Write out the whole listing word for word.

# [Data excerpt]
__________
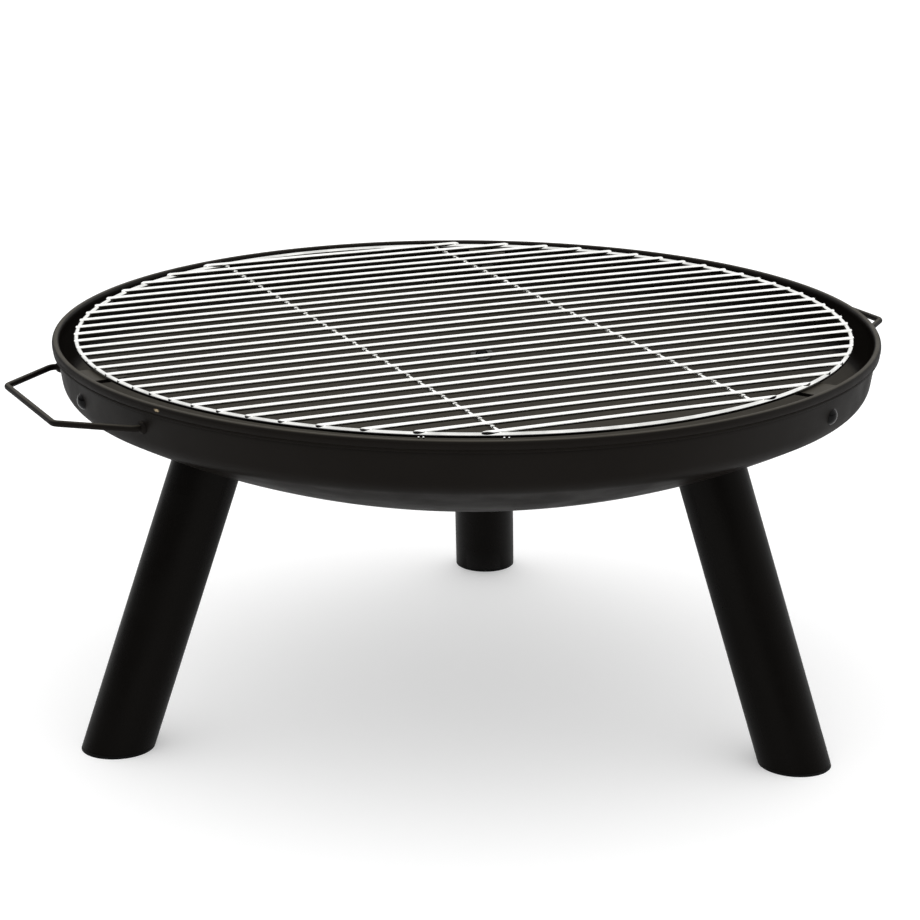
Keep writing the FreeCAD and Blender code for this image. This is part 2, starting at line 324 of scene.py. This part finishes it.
def ramp(nodes, links, fac, stops):
    """Colour ramp from (position, colour) stops; a colour may be one grey number."""
    node = nodes.new("ShaderNodeValToRGB")
    elements = node.color_ramp.elements
    while len(elements) < len(stops):
        elements.new(0.5)
    for element, (position, colour) in zip(elements, stops):
        element.position = position
        if isinstance(colour, (int, float)):
            colour = (colour, colour, colour)
        element.color = (*colour, 1.0)
    links.new(fac, node.inputs["Fac"])
    return node.outputs["Color"]


def bump(nodes, links, height, distance, normal=None):
    node = nodes.new("ShaderNodeBump")
    node.inputs["Distance"].default_value = distance
    node.inputs["Strength"].default_value = 1.0
    links.new(height, node.inputs["Height"])
    if normal is not None:
        links.new(normal, node.inputs["Normal"])
    return node.outputs["Normal"]


def mix_colour(nodes, links, fac, a, b):
    node = nodes.new("ShaderNodeMix")
    node.data_type = "RGBA"
    links.new(fac, node.inputs["Factor"])
    for socket, value in (("A", a), ("B", b)):
        target = [s for s in node.inputs if s.name == socket and s.type == "RGBA"][0]
        if isinstance(value, tuple):
            target.default_value = (*value, 1.0)
        else:
            links.new(value, target)
    return [s for s in node.outputs if s.type == "RGBA"][0]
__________
# [Result]
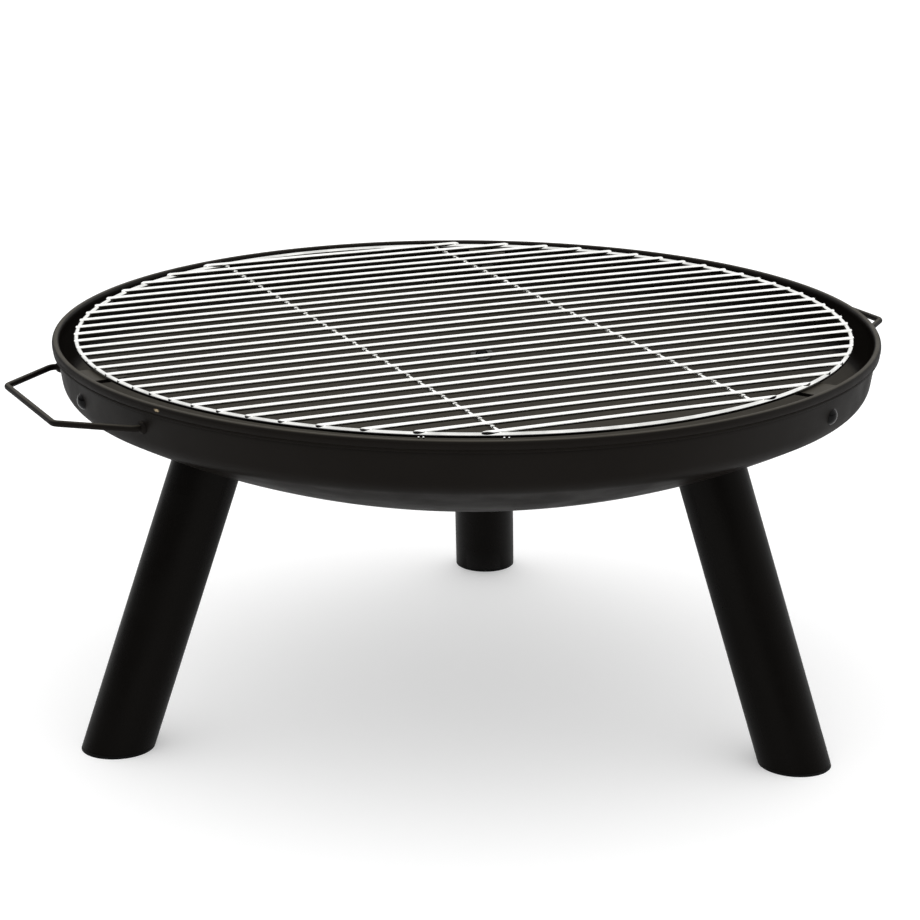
Keep writing the FreeCAD and Blender code for this image. This is part 2, starting at line 324 of scene.py. This part finishes it.
def ramp(nodes, links, fac, stops):
    """Colour ramp from (position, colour) stops; a colour may be one grey number."""
    node = nodes.new("ShaderNodeValToRGB")
    elements = node.color_ramp.elements
    while len(elements) < len(stops):
        elements.new(0.5)
    for element, (position, colour) in zip(elements, stops):
        element.position = position
        if isinstance(colour, (int, float)):
            colour = (colour, colour, colour)
        element.color = (*colour, 1.0)
    links.new(fac, node.inputs["Fac"])
    return node.outputs["Color"]


def bump(nodes, links, height, distance, normal=None):
    node = nodes.new("ShaderNodeBump")
    node.inputs["Distance"].default_value = distance
    node.inputs["Strength"].default_value = 1.0
    links.new(height, node.inputs["Height"])
    if normal is not None:
        links.new(normal, node.inputs["Normal"])
    return node.outputs["Normal"]


def mix_colour(nodes, links, fac, a, b):
    node = nodes.new("ShaderNodeMix")
    node.data_type = "RGBA"
    links.new(fac, node.inputs["Factor"])
    for socket, value in (("A", a), ("B", b)):
        target = [s for s in node.inputs if s.name == socket and s.type == "RGBA"][0]
        if isinstance(value, tuple):
            target.default_value = (*value, 1.0)
        else:
            links.new(value, target)
    return [s for s in node.outputs if s.type == "RGBA"][0]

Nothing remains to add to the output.